MITTIMATALIK/POND INLET - A man who sped around Pond Inlet drunk on a snowmobile and broke into a home while a family was sleeping will spend another four-and-a-half months in jail in Iqaluit.

Reuben Sangoya, 29, was sentenced on June 21 for dangerous operation of a motor vehicle, breaking and entering and other crimes.

"He acted like a drunk foolish teenager," said defence lawyer Andrew Mahar at the Nunavut Court of Justice in Iqaluit.

The court heard from Crown attorney Doug Garson about how on May 5 at 2:50 p.m., police in Pond got a call about a man driving dangerously on a snowmobile. Police followed him to a house. Sangoya knocked down the door and banged on the master bedroom door where the occupants were sleeping. Garson said Sangoya was looking for his girlfriend. He broke down the door of the sewing room and smashed a television.

Sangoya got back on his snowmobile and drove through a stop sign and a four-way stop with children nearby.

The man then tried to enter another residence and the chase continued. He was later apprehended and arrested.

"People expect to feel safe in their home and (they) were in quite a state of discomfort," said Garson.

He also made reference to Sangoya's lengthy criminal record.

In 2002, Sangoya was convicted of discharging a firearm with intent as he borrowed two guns, shot at the windows and doors of two RCMP houses and the detachment. He narrowly missed a guard. He also fired 35 other shots, including pointing his gun towards a 15-year-old, barely missing him and another youth. He did shoot a dog. One of the shots penetrated the bedroom of a house where a six-year-old child was playing. He served five years in prison for those offences.

In 2004, Sangoya assaulted an officer and in 2008 he was convicted for robbery and served three years at a federal penitentiary.

Mahar said his client drank two mickeys of home-brewed moonshine.

He said Justice Sue Cooper should not hold the fact he has been in a federal penitentiary for nine out of the last 10 years against him.

"That doesn't mean the hammer has to fall harder on him than on anyone else," Mahar said.

During this time, Mahar said Sangoya was with "the most dangerous individuals in Canadian society" and he never received any counselling.

Mahar asked Cooper to "sentence (Sangoya) for what he did and not who he is."

Before the sentence, Sangoya stood up and addressed the court.

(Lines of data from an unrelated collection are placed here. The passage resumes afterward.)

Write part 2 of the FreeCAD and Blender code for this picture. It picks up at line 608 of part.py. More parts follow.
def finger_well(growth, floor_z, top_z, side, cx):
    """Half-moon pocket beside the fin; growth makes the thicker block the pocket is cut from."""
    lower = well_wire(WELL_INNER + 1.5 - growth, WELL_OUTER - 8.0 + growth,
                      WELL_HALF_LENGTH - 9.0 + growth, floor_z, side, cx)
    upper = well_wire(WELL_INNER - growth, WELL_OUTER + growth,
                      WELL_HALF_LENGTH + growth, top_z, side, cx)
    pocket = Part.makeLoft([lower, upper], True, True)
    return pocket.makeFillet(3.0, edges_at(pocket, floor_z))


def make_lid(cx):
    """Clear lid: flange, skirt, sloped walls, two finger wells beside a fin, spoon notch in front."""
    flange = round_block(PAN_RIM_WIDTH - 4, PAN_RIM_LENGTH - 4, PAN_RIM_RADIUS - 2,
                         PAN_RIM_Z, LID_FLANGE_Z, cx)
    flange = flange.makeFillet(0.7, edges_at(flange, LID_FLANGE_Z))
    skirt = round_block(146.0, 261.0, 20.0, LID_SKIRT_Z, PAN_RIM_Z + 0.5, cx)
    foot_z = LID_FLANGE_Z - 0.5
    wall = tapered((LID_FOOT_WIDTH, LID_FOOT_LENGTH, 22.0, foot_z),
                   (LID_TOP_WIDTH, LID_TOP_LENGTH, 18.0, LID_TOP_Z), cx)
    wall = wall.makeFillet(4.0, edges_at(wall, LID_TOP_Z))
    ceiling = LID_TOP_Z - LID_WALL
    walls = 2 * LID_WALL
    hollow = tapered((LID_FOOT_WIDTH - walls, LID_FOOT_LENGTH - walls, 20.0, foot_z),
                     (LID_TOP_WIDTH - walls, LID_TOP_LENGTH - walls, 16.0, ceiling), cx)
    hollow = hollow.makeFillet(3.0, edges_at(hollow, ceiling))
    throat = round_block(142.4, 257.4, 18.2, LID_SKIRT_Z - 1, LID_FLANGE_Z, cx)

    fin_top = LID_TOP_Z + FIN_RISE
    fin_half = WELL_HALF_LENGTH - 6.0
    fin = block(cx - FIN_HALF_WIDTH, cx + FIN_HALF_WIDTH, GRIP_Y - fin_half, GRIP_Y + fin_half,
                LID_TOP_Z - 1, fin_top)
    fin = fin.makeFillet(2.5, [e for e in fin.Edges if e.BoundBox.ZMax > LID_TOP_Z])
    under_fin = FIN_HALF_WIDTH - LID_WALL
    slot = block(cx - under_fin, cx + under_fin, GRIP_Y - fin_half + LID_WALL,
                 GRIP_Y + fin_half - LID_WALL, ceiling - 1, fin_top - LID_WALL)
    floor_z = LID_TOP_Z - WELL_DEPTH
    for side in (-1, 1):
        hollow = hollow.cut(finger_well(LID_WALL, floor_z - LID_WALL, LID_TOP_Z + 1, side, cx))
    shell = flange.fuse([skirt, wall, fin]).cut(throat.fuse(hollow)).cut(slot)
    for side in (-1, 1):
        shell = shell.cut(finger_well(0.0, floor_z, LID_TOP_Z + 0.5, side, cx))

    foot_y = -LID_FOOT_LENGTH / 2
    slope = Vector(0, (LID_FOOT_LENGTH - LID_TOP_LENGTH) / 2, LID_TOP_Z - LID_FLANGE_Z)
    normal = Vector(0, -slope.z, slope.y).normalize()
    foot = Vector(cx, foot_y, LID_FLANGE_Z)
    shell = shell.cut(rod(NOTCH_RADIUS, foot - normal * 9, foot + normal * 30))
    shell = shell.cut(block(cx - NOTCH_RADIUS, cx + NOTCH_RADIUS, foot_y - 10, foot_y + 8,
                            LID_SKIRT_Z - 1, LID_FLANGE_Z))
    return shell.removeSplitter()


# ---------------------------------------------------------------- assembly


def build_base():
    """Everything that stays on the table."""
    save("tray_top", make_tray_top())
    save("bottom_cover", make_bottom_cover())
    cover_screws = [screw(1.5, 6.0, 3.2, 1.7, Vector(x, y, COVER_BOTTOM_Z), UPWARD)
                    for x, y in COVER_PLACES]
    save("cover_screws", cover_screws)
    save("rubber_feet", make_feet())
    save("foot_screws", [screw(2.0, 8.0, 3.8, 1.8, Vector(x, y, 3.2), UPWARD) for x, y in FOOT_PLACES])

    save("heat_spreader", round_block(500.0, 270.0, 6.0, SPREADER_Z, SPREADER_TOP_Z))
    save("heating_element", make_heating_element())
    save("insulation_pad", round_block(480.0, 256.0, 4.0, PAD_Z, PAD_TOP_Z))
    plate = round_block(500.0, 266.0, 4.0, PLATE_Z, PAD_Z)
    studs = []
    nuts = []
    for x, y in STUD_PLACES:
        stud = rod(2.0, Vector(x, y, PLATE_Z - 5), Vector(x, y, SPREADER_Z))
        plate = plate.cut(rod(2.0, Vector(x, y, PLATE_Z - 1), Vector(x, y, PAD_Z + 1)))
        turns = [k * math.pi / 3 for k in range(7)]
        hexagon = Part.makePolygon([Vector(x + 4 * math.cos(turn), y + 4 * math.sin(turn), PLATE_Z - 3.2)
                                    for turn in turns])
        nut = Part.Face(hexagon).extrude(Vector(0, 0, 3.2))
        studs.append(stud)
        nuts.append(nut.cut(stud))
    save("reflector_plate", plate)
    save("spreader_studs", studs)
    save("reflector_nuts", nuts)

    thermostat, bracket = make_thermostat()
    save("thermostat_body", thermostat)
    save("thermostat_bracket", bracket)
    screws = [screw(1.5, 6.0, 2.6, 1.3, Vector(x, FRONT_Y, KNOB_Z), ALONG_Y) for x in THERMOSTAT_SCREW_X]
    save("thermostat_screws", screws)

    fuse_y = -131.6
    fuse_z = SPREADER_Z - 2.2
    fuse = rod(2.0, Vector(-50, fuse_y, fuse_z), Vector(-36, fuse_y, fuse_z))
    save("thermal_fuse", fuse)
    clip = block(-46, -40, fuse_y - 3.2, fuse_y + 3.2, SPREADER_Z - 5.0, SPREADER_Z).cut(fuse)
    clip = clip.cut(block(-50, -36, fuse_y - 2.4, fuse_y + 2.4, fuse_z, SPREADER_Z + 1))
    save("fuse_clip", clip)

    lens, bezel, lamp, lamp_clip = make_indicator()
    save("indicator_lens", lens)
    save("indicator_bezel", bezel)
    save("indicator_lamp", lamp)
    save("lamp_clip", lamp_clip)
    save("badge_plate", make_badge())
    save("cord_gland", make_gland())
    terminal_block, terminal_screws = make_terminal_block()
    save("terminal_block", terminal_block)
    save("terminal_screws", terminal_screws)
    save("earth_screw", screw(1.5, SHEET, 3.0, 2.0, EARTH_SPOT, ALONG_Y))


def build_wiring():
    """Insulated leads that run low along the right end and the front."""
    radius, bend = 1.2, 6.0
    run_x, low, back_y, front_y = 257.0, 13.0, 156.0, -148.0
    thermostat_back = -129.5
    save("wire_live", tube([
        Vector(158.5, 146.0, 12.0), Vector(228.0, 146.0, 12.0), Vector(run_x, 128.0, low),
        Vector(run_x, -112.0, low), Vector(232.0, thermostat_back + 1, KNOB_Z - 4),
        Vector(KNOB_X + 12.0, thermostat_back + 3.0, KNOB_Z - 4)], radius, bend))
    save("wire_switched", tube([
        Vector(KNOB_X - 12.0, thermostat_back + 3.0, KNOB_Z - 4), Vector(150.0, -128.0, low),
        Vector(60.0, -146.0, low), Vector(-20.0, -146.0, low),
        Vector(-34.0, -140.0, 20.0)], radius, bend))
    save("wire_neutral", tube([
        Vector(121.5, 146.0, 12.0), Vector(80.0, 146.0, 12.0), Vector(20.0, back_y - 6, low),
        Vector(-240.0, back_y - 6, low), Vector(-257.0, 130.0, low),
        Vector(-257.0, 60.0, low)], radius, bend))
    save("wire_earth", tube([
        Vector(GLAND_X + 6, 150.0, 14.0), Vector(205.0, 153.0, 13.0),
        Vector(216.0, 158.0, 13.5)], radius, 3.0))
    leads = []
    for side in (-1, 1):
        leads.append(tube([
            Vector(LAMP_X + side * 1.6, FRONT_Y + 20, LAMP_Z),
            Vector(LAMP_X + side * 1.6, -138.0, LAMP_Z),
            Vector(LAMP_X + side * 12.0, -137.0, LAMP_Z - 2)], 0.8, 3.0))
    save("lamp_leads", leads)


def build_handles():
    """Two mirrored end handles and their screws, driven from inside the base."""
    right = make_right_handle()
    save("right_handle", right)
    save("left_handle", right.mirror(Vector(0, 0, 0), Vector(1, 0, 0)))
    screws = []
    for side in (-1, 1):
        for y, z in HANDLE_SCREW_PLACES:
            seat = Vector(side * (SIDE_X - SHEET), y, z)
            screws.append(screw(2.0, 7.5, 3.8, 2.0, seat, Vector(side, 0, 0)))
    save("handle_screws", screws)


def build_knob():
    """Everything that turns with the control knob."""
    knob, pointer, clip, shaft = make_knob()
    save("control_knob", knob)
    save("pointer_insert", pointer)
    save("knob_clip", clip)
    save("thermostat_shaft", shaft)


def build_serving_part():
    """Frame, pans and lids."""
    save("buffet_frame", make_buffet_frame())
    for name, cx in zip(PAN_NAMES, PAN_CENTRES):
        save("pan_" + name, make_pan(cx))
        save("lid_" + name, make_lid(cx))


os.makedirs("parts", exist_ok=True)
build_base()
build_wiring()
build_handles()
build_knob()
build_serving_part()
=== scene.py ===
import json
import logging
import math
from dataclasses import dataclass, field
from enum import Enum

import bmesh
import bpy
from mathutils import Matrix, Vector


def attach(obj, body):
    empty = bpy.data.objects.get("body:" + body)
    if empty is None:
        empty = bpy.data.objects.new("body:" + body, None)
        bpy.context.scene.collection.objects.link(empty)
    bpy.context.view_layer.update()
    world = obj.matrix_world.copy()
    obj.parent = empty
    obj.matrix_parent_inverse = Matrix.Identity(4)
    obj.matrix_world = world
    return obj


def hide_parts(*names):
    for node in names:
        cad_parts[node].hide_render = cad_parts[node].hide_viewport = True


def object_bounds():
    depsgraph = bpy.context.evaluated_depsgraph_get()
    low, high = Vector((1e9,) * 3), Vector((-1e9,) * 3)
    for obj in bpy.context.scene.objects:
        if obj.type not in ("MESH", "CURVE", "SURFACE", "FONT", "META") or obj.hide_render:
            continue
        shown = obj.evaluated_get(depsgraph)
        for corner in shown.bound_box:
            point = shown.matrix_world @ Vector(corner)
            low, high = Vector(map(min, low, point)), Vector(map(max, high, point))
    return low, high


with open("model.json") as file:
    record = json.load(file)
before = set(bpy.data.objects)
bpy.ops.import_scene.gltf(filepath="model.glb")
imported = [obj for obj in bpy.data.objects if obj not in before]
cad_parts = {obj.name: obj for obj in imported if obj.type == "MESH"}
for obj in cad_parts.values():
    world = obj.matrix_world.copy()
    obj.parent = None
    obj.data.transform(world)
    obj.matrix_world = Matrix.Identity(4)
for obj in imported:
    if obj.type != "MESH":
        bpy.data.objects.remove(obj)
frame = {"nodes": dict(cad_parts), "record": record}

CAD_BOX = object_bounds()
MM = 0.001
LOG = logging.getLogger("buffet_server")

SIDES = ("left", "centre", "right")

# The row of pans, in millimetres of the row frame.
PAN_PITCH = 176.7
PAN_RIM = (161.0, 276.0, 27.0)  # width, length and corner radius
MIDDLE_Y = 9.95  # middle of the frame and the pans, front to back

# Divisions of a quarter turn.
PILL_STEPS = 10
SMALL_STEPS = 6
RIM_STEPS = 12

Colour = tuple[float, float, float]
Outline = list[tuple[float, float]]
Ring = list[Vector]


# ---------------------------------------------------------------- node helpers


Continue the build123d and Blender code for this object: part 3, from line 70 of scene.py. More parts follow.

He said his grandmother is still alive but is ill and that he wants to see her.

"Will I be able to get counselling and treatment before I go home?," he asked.

Cooper advised Sangoya if he wanted to help his grandmother he should stop breaking the law.

In addition to his six weeks already served, he received 18 months probation, cannot drive any vehicle for a year and has to do 30 hours of community service.

"There are people in Pond Inlet who perhaps shun you but it doesn't mean it can't be overcome and you haven't earned that trust from the people of Pond Inlet," the judge said.